## begin Listed records
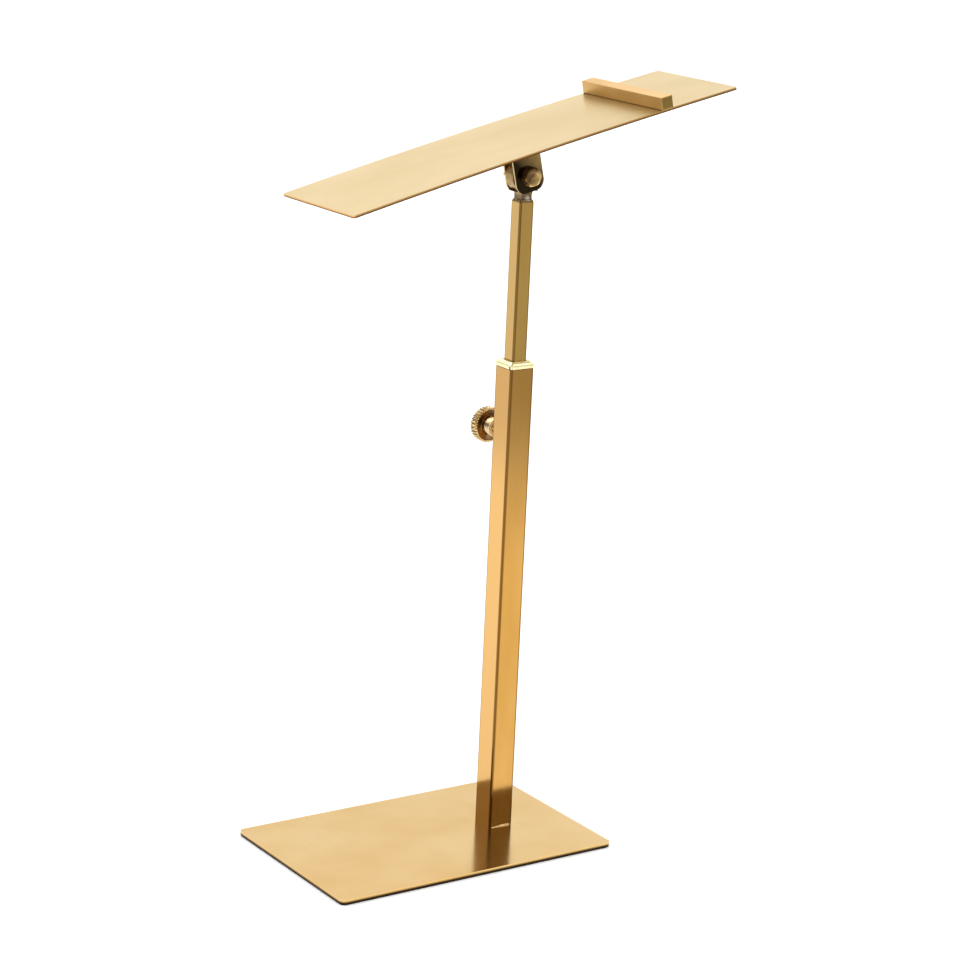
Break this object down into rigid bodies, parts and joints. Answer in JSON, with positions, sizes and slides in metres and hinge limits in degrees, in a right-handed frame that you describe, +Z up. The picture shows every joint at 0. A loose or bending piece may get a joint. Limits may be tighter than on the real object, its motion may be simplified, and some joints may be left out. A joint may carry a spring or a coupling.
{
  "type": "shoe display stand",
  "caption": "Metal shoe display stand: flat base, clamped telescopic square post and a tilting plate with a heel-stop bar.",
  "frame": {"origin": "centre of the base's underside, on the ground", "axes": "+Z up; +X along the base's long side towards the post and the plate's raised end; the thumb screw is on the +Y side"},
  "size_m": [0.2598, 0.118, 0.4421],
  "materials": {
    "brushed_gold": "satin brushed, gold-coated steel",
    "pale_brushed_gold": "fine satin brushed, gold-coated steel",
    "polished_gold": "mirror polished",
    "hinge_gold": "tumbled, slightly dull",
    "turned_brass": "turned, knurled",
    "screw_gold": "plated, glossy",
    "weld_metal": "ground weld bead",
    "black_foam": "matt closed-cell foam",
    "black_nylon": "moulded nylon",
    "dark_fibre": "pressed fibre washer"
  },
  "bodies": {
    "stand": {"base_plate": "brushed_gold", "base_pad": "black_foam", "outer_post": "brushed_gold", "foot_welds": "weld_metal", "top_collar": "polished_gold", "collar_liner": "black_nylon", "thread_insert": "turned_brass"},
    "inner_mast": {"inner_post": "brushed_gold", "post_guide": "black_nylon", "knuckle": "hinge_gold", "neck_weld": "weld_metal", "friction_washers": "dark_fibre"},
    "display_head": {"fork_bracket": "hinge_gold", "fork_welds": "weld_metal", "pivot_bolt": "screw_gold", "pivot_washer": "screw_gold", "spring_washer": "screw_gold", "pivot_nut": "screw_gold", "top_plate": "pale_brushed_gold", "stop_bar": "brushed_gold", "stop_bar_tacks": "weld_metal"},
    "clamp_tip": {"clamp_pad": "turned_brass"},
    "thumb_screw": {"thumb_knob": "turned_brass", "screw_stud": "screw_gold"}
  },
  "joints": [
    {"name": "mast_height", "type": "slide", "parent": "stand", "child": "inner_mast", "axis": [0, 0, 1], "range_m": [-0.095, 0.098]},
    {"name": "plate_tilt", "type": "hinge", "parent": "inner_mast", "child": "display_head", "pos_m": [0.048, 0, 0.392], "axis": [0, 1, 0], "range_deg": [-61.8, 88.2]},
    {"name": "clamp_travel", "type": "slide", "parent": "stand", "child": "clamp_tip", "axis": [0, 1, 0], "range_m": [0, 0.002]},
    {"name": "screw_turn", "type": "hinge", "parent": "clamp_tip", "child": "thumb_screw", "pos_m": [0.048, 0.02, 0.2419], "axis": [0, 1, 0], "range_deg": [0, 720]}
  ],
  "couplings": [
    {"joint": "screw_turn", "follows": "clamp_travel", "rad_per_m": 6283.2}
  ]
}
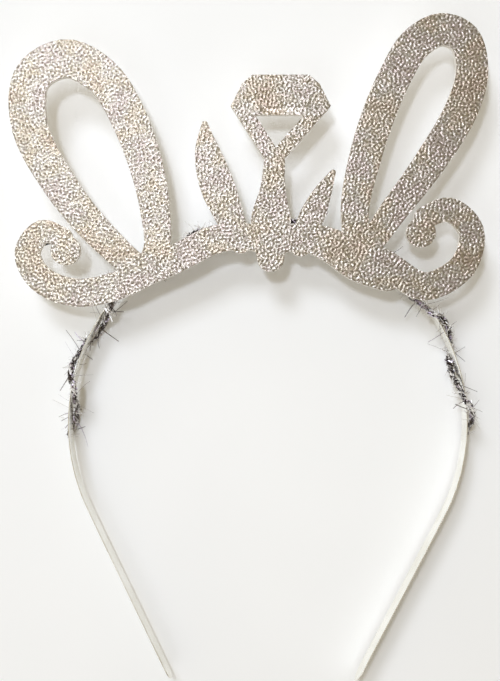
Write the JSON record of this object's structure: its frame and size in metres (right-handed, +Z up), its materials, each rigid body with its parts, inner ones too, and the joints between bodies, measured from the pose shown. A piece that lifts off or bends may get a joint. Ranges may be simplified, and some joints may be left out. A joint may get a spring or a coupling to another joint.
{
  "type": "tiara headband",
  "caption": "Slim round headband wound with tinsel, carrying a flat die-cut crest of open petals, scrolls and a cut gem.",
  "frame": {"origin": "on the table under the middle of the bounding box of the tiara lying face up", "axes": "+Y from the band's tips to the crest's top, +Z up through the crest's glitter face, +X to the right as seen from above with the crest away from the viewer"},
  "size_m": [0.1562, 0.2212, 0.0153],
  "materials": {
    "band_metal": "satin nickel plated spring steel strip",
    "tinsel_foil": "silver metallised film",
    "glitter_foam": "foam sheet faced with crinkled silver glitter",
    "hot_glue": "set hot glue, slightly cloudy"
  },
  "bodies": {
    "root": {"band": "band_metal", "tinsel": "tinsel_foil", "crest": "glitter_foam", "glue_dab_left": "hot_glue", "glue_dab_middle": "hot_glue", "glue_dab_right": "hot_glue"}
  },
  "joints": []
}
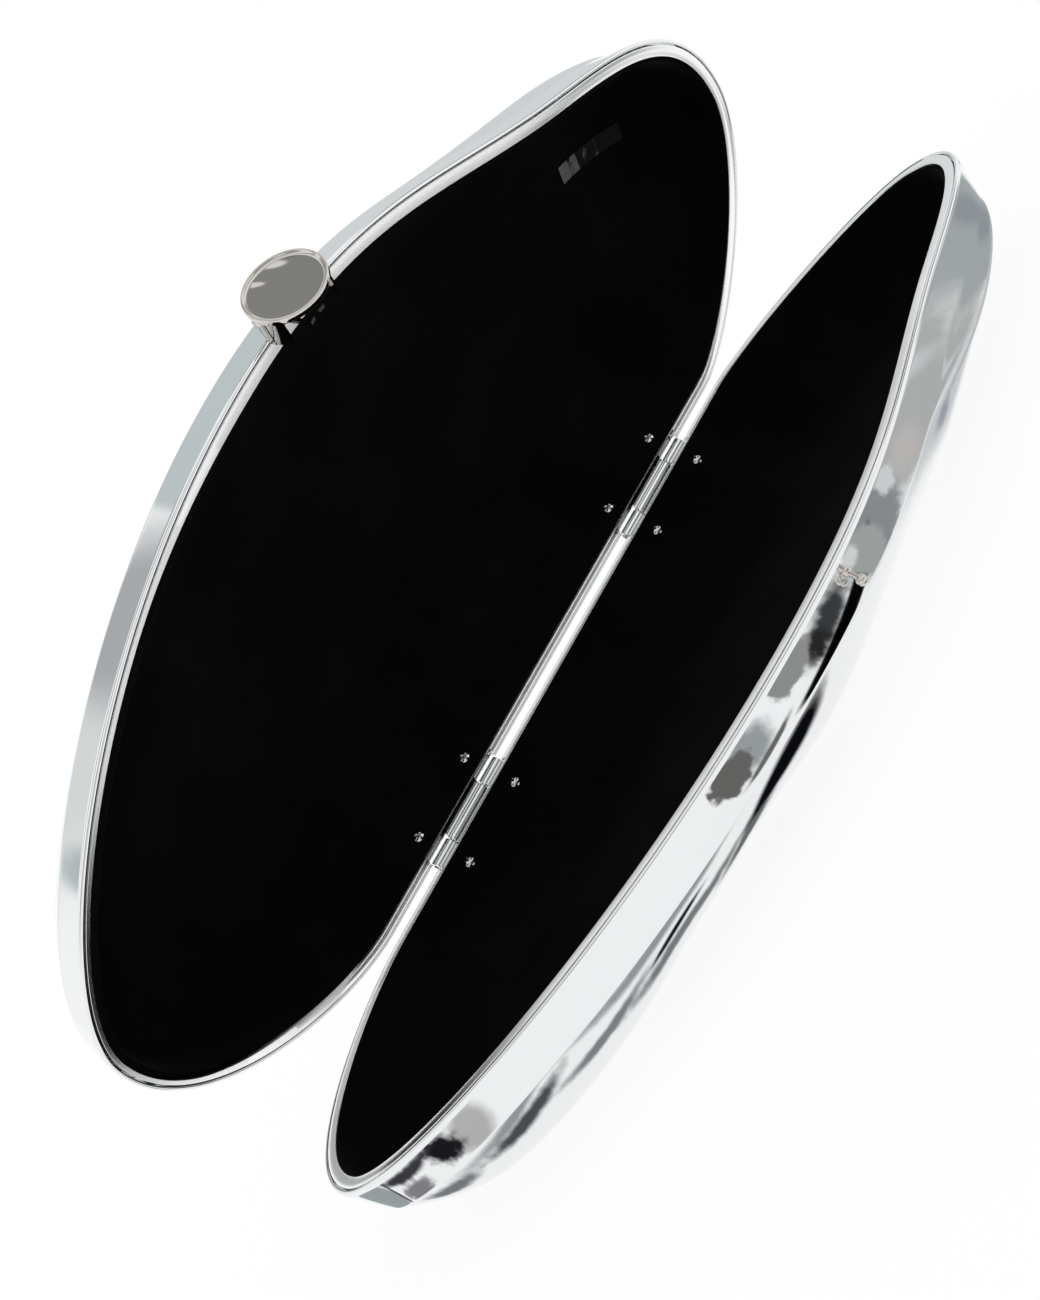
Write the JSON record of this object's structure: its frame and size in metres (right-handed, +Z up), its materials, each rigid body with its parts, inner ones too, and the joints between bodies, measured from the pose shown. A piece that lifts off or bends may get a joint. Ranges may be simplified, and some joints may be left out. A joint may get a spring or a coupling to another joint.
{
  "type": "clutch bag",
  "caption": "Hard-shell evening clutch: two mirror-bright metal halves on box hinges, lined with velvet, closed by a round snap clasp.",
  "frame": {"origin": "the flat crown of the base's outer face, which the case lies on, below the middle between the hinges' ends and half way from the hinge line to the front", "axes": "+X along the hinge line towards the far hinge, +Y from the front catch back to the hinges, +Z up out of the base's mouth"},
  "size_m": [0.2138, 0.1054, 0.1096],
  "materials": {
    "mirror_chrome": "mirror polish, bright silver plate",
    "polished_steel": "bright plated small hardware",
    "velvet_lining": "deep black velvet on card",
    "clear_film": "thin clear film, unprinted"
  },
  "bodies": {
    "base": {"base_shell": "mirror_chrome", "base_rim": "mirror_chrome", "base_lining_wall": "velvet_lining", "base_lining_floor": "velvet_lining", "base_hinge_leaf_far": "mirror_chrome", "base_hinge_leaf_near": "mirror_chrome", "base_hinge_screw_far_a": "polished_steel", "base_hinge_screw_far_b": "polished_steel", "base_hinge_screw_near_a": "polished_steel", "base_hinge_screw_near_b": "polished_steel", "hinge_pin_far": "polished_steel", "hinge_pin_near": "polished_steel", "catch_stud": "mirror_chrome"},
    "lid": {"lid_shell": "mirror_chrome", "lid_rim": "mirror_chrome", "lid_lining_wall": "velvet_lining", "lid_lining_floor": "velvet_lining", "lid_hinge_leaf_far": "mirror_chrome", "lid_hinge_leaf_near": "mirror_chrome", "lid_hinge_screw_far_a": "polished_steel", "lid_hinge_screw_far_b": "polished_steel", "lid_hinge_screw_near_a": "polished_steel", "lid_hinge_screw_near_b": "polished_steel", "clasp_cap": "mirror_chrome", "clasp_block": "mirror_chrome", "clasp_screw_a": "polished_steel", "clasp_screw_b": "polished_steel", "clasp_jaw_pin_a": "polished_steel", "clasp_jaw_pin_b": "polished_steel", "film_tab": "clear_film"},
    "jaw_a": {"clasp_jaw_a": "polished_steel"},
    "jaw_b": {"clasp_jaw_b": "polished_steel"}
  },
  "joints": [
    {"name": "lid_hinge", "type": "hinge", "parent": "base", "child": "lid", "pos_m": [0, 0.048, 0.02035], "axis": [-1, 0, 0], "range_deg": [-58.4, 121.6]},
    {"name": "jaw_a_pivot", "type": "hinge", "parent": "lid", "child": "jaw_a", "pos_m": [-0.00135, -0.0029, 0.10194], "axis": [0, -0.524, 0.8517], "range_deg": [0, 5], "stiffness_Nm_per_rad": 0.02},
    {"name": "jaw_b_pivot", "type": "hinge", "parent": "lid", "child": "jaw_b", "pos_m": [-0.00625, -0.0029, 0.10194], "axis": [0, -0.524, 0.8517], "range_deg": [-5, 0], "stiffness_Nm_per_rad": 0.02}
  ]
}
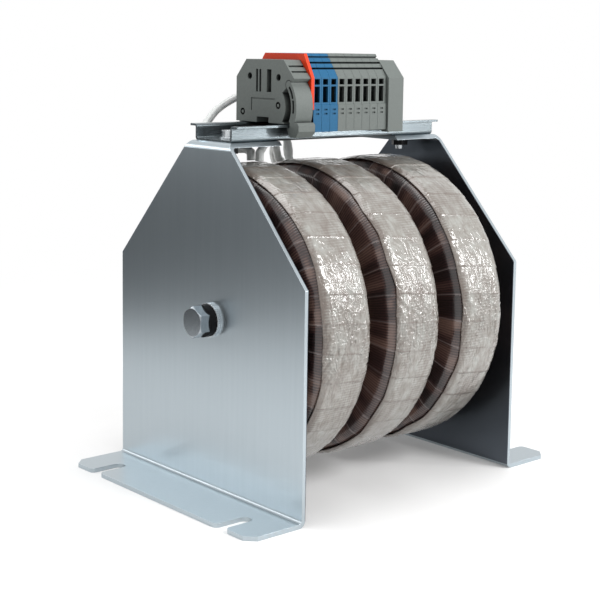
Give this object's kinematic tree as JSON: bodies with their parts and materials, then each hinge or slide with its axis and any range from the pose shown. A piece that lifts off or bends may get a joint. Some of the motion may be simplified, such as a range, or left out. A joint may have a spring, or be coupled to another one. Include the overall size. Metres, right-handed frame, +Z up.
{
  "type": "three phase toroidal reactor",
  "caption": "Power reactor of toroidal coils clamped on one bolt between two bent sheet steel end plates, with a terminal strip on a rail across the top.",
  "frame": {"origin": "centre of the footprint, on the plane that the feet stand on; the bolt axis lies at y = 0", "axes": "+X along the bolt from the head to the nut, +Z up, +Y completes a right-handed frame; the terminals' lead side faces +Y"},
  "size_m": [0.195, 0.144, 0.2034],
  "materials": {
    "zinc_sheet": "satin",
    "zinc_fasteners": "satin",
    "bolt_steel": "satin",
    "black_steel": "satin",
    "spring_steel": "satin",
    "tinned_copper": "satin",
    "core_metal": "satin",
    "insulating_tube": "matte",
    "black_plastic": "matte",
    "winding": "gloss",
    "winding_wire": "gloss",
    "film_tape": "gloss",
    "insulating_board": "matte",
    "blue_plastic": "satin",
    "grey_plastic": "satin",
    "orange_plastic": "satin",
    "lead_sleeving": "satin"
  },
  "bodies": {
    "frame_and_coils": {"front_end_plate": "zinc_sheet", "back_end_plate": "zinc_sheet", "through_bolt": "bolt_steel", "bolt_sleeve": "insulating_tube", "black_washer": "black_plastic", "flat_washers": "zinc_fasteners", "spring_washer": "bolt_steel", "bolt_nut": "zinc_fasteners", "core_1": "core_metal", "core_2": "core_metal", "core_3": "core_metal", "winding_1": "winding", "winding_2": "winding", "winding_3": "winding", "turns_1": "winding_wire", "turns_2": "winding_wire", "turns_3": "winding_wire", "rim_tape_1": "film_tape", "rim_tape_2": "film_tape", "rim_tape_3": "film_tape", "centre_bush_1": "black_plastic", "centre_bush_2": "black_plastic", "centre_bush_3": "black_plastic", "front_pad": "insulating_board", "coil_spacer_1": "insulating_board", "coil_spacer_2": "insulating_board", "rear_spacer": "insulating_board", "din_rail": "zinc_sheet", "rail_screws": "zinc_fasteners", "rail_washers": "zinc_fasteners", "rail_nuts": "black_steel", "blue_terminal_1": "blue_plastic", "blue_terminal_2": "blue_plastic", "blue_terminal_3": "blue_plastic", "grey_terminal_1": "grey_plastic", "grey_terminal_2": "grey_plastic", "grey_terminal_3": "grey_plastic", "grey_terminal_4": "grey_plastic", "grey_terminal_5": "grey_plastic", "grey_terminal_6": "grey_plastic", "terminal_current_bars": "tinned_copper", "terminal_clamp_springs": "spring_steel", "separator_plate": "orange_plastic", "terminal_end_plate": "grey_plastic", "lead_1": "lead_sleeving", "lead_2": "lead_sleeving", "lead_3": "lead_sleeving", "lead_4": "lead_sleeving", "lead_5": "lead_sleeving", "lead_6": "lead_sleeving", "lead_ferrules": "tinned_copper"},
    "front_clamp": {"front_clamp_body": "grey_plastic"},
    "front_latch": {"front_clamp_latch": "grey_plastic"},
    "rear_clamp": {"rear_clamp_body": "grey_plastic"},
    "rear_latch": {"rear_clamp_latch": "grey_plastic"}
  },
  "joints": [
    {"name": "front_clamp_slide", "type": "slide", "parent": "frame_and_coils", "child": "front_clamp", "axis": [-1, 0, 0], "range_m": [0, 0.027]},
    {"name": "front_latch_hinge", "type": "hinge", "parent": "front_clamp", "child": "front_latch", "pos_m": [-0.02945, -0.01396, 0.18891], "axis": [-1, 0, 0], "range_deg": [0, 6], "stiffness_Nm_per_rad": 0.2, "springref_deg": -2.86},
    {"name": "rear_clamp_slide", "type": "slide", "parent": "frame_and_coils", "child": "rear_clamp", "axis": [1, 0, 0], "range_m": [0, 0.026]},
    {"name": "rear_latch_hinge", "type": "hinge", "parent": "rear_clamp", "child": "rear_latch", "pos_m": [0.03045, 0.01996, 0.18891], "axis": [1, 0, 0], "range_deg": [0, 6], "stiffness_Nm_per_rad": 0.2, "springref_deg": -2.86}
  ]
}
## end Listed records
* [Task to carry out]
Using the material above, gather every line that includes "handed".

* [Solution to the exercise]
Break this object down into rigid bodies, parts and joints. Answer in JSON, with positions, sizes and slides in metres and hinge limits in degrees, in a right-handed frame that you describe, +Z up. The picture shows every joint at 0. A loose or bending piece may get a joint. Limits may be tighter than on the real object, its motion may be simplified, and some joints may be left out. A joint may carry a spring or a coupling.
Write the JSON record of this object's structure: its frame and size in metres (right-handed, +Z up), its materials, each rigid body with its parts, inner ones too, and the joints between bodies, measured from the pose shown. A piece that lifts off or bends may get a joint. Ranges may be simplified, and some joints may be left out. A joint may get a spring or a coupling to another joint.
Write the JSON record of this object's structure: its frame and size in metres (right-handed, +Z up), its materials, each rigid body with its parts, inner ones too, and the joints between bodies, measured from the pose shown. A piece that lifts off or bends may get a joint. Ranges may be simplified, and some joints may be left out. A joint may get a spring or a coupling to another joint.
Give this object's kinematic tree as JSON: bodies with their parts and materials, then each hinge or slide with its axis and any range from the pose shown. A piece that lifts off or bends may get a joint. Some of the motion may be simplified, such as a range, or left out. A joint may have a spring, or be coupled to another one. Include the overall size. Metres, right-handed frame, +Z up.
  "frame": {"origin": "centre of the footprint, on the plane that the feet stand on; the bolt axis lies at y = 0", "axes": "+X along the bolt from the head to the nut, +Z up, +Y completes a right-handed frame; the terminals' lead side faces +Y"},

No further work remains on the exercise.